Design, Numerical, and Experimental Studies for In-Box LOCA Scenario in the Integral Test Facility Supporting the WCLL-TBS

A critical safety concern with the WCLL configuration involves the potential interaction between PbLi (Lithium-Lead) and water, which may occur in the event of a tube rupture within the breeding zone, specifically referred to as an in-box Loss of Coolant Accident (LOCA) scenario. In this framework, the ENEA Brasimone Research Centre collects essential data on the chemical interaction between PbLi and water under WCLL blanket breeding accident conditions by building and operating the LIFUS5/Mod3 SET facility. SIMMER-III and -IV codes have been chosen to develop predictive tools for the simulation of all tests of the LIFUS5/Mod3 series E experimental campaign.

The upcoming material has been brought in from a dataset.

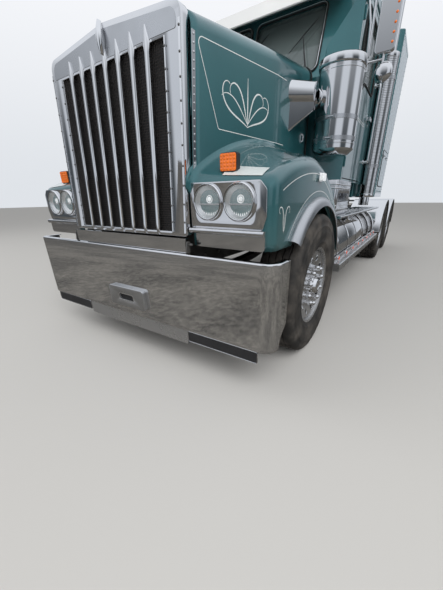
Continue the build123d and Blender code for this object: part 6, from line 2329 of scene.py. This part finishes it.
def makeSeats(setup):
    bases, pads, backs = Shape(), Shape(), Shape()
    for x in setup["xs"]:
        half, (y0, y1), (z0, z1) = setup["base"]
        bases.block((x - half, x + half), (back(y0), back(y1)), (z0 + 0.001, z0 + 0.030))
        ring = softRect(x - half + 0.03, x + half - 0.03, back(y0 + 0.03), back(y1 - 0.03), 0.04, 4)
        for k in range(6):
            z = z0 + 0.050 + k * (z1 - z0 - 0.080) / 5
            bases.tube([(a, b, z) for a, b in ring], 0.024, 8, closed=True)
        half, (y0, y1), (z0, z1) = setup["cushion"]
        cushion(pads, (x - half, x + half), (back(y0), back(y1)), (z0, z1), 0.30, 40, 4)
        half, (y0, y1), (z0, z1) = setup["back"]
        cushion(backs, (x - half, x + half), (back(y0), back(y1)), (z0, z1), 0.34, 40, 4)
        half, (y0, y1), (z0, z1) = setup["rest"]
        cushion(backs, (x - half, x + half), (back(y0), back(y1)), (z0, z1), 0.5)
    makePiece("seatBases", "chassis", "strapRubber", bases, sharp=50)
    makePiece("seatPads", "chassis", "cloth", pads, ("seats",), sharp=70)
    makePiece("seatBacks", "chassis", "cloth", backs, sharp=70)
    half, (y0, y1), (z0, z1) = setup["bunk"]
    makePiece("bunkBox", "chassis", "darkPlastic",
        Shape().block((-half, half), (back(y0), back(y1)), (z0, z1)), bevel=0.006)
    half, (y0, y1), (z0, z1) = setup["mattress"]
    makePiece("mattress", "chassis", "cloth",
        cushion(Shape(), (-half, half), (back(y0), back(y1)), (z0, z1), 0.22, 56, 6, 0.006), sharp=70)
    (x0, x1), (y0, y1), (z0, z1) = setup["pillow"]
    makePiece("pillow", "chassis", "cloth",
        cushion(Shape(), (x0, x1), (back(y0), back(y1)), (z0, z1), 0.6), sharp=70)


makeSeats(seatSetup)
print("seats made")

dashSetup = {
    "half": 0.638,
    "side": ((1.752, 1.752), (1.752, 2.048), (1.900, 2.048), (1.978, 1.985), (1.978, 1.790), (1.930, 1.752)),
    "wheel": (-0.450, 2.190, 2.000),
    "normal": (0, 0.5, 0.866),
    "rim": (0.215, 0.0145),
    "dials": (1.900, 0.036, 5),
}


def makeDash(setup):
    outline = roundedOutline(setup["side"], [0.01, 0.02, 0.03, 0.03, 0.02, 0.02], 5)
    half = setup["half"]
    shell = Shape().slab(outline, onSide, -half, half)
    makePiece("dashShell", "chassis", "darkPlastic", shell, ("dashboard",), bevel=0.006, segments=3)
    x, y, z = setup["wheel"]
    out = Vector(setup["normal"]).normalized()
    middle = Vector((x, back(y), z)) + out * 0.0125
    across = Vector((1, 0, 0))
    up = out.cross(across)
    size, thick = setup["rim"]
    wheel = Shape().tube([middle + across * (size * cos(a)) + up * (size * sin(a))
        for a in [tau * k / 48 for k in range(48)]], thick, 12, closed=True)
    for angle in (0, 180, 90):
        a = radians(angle)
        run = across * cos(a) + up * sin(a)
        wheel.tube([middle + run * 0.030 - out * 0.012, middle + run * 0.130 - out * 0.006,
            middle + run * size], [0.016, 0.012, 0.010], 10, flat=0.5)
    wheel.tube([middle - out * 0.020, middle - out * 0.010, middle + out * 0.008, middle + out * 0.012],
        [0.030, 0.052, 0.050, 0.030], 28)
    wheel.tube([middle - out * 0.020, middle - out * 0.330], 0.028, 20)
    makePiece("steeringWheel", "chassis", "strapRubber", wheel, sharp=40)
    z, size, count = setup["dials"]
    face = setup["side"][3][0]
    dial = Shape().spin([(0.0, size), (0.006, size), (0.009, size - 0.004), (0.004, size - 0.007),
        (0.004, 0)], 28, (x - 0.180, back(face), z), "Y")
    spread("dials", "chassis", "satinMetal", dial, count, (0.090, 0, 0), both=False)
    vents = Shape()
    for k in range(5):
        vents.block((-0.07, 0.07), (back(face), back(face + 0.004)), (1.870 + 0.018 * k, 1.878 + 0.018 * k))
    vents.block((0.20, 0.52), (back(face), back(face + 0.004)), (1.840, 1.950))
    makePiece("dashVents", "chassis", "satinMetal", vents, bevel=0.0012)


makeDash(dashSetup)
print("dashboard made")

# drive end: guards over the twin wheels, flaps, lamps, frame bolts and the eased castings
rearSetup = {
    "axles": (5.155, 6.525),
    "axleZ": 0.525,
    "guard": 0.578,
    "guardX": (0.620, 1.210),
    "guardEnd": 0.040,
    "flap": (0.640, 1.190, 7.096, 0.270, 0.640),
    "lampXs": (0.300, 0.520),
    "lamp": (0.180, 0.080, 0.850, 7.190),
    "boltPitch": 0.178,
    "boltRows": (0.765, 0.905),
}


def makeRear(setup):
    for node, bevel in (
        ("frame_rails", 0.002), ("cross_members", 0.004), ("tank_brackets", 0.003), ("tail_bar", 0.004),
        ("suspension", 0.004), ("engine", 0.012), ("driveline", 0.006), ("drive_axles", 0.005),
        ("front_axle", 0.005), ("fifth_wheel_base", 0.004), ("radiator", 0.006),
    ):
        softNode(node, "chassis", bevel)
    softNode("fifth_wheel_plate", "fifth_wheel", 0.004, 3)
    for side in ("left", "right"):
        softNode("knuckle_" + side, "knuckle_" + side, 0.003)

    size, (x0, x1), z = setup["guard"], setup["guardX"], setup["axleZ"]
    angle = acos(setup["guardEnd"] / size)
    first, second = (back(y) for y in setup["axles"])
    section = [
        (x0 + 0.002, size - 0.0025), (x0, size - 0.0055), (x0 + 0.0035, size - 0.008),
        (x0 + 0.008, size - 0.0045), (x0 + 0.009, size - 0.003), (x1 - 0.009, size - 0.003),
        (x1 - 0.008, size - 0.0045), (x1 - 0.0035, size - 0.008), (x1, size - 0.0055),
        (x1 - 0.002, size + 0.001), (x1 - 0.007, size + 0.0026), (x0 + 0.007, size + 0.0026),
        (x0 + 0.002, size + 0.001),
    ]
    guard = Shape().spin(section, 60, (0, first, z), "X", -angle, 2 * angle, closed=True)
    for end in (-1, 1):
        spot = (x0 + 0.004, first + end * size * sin(angle), z + size * cos(angle))
        guard.tube([spot, (x1 - 0.004, spot[1], spot[2])], 0.007, 10)
    spread("driveGuards", "chassis", "polishedMetal", guard, 2, (0, second - first, 0), sharp=45,
        hides=("rear_mudguards",))
    arm = Shape()
    top = z + size - 0.018
    arm.tube([(0.400, first, top), (0.900, first, top), (1.150, first, top)], 0.016, 14)
    arm.block((0.382, 0.4295), (first - 0.030, first + 0.030), (0.9705, top + 0.018))
    for x in (0.72, 1.06):
        arm.block((x - 0.02, x + 0.02), (first - 0.034, first + 0.034), (top + 0.006, top + 0.0155))
        arm.spin([(top + 0.0185, 0.010), (top + 0.0205, 0.009), (top + 0.0215, 0.0)], 10, (x, first, 0), "Z")
    spread("guardArms", "chassis", "chassisPaint", arm, 2, (0, second - first, 0))

    a0, a1, y, low, high = setup["flap"]
    flap = Shape().block((a0, a1), (back(y), back(y + 0.008)), (low, high))
    makePiece("mudflaps", "chassis", "strapRubber", flap.paired(), bevel=0.002)
    hanger = Shape().tube([(0.420, back(y + 0.004), high + 0.010), (a1, back(y + 0.004), high + 0.010)],
        0.013, 12)
    hanger.block((a0, a1), (back(y - 0.004), back(y + 0.012)), (high - 0.040, high - 0.004))
    hanger.block((a0, a1), (back(y - 0.0015), back(y + 0.0095)), (low + 0.010, low + 0.050))
    hanger.tube([(0.424, back(y + 0.004), high + 0.010), (0.424, back(y + 0.004), 0.800)], 0.013, 12)
    makePiece("flapHangers", "chassis", "polishedMetal", hanger.paired(), sharp=40)

    wide, tall, z, y = setup["lamp"]
    cases, lenses = Shape(), Shape()
    for x in setup["lampXs"]:
        for grow, shape, near, far in ((0.0, cases, y - 0.019, y - 0.006), (-0.006, lenses, y - 0.008, y)):
            a, b = wide / 2 + grow, tall / 2 + grow
            outline = softRect(x - a, x + a, z - b, z + b, 0.014 + grow, 5)
            shape.slab(outline, onFront, near, far)
    makePiece("tailCases", "chassis", "darkPlastic", cases.paired(), ("marker_lamps",), bevel=0.002)
    makePiece("tailLenses", "chassis", "redLens", lenses.paired(), bevel=0.003, segments=3)
    bolt = Shape().spin([(0.4305, 0.013), (0.4345, 0.013), (0.436, 0.0115), (0.4365, 0.006), (0.4385, 0.0055),
        (0.4385, 0)], 8, (0, back(0.42), setup["boltRows"][0]))
    rows = setup["boltRows"]
    spread("frameBolts", "chassis", "dullMetal", bolt, 37, (0, setup["boltPitch"], 0), 2,
        (0, 0, rows[1] - rows[0]), slot="frame_paint")


makeRear(rearSetup)
print("rear made")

Experimental activities conducted with the LIFUS5/Mod3 facility have significantly contributed to validating the SIMMER code, both in terms of chemical models and thermal-hydraulic performance. However, simulating the entire facility solely with the SIMMER codes is impractical due to the complex geometries involved, which include long pipelines of the injection line. Therefore, SIMMER is coupled with the RELAP5/Mod 3.3 STH code. The primary objective of this endeavor is to construct a facility, the LIFUS5/Mod4, which replicates the WCLL BB elementary cell, and to conduct experimental activities involving PbLi-water reactions, simulating the WCLL BB in-box LOCA. LIFUS5/Mod4 together with the Water Loop (WL) will be part of the Water thermal-HYDRAulic (W-HYDRA) experimental platform, which is being built at the ENEA Brasimone Research Centre. The coupling scheme developed for the simulation of LIFUS5/Mod3 is then adopted for the full-scale facility reproducing the geometries of the WL and LIFUS5/Mod4 facilities. The computational domain is divided into three regions. WL and LIFUS5/Mod4 are each represented as separate nodalized domains in RELAP5/Mod3.3, and are interconnected via four MATLAB interfaces, representing inlet and outlet connections for both loops, within a detailed model of the Test Section in the SIMMER-IV domain. The primary objective of this study is to evaluate the impact of system compressibility on pressure wave propagation originating within the SIMMER-IV domain and transmitted to the two connected loops. These insights are essential for developing an effective control logic aimed at mitigating the consequences of the accident scenario.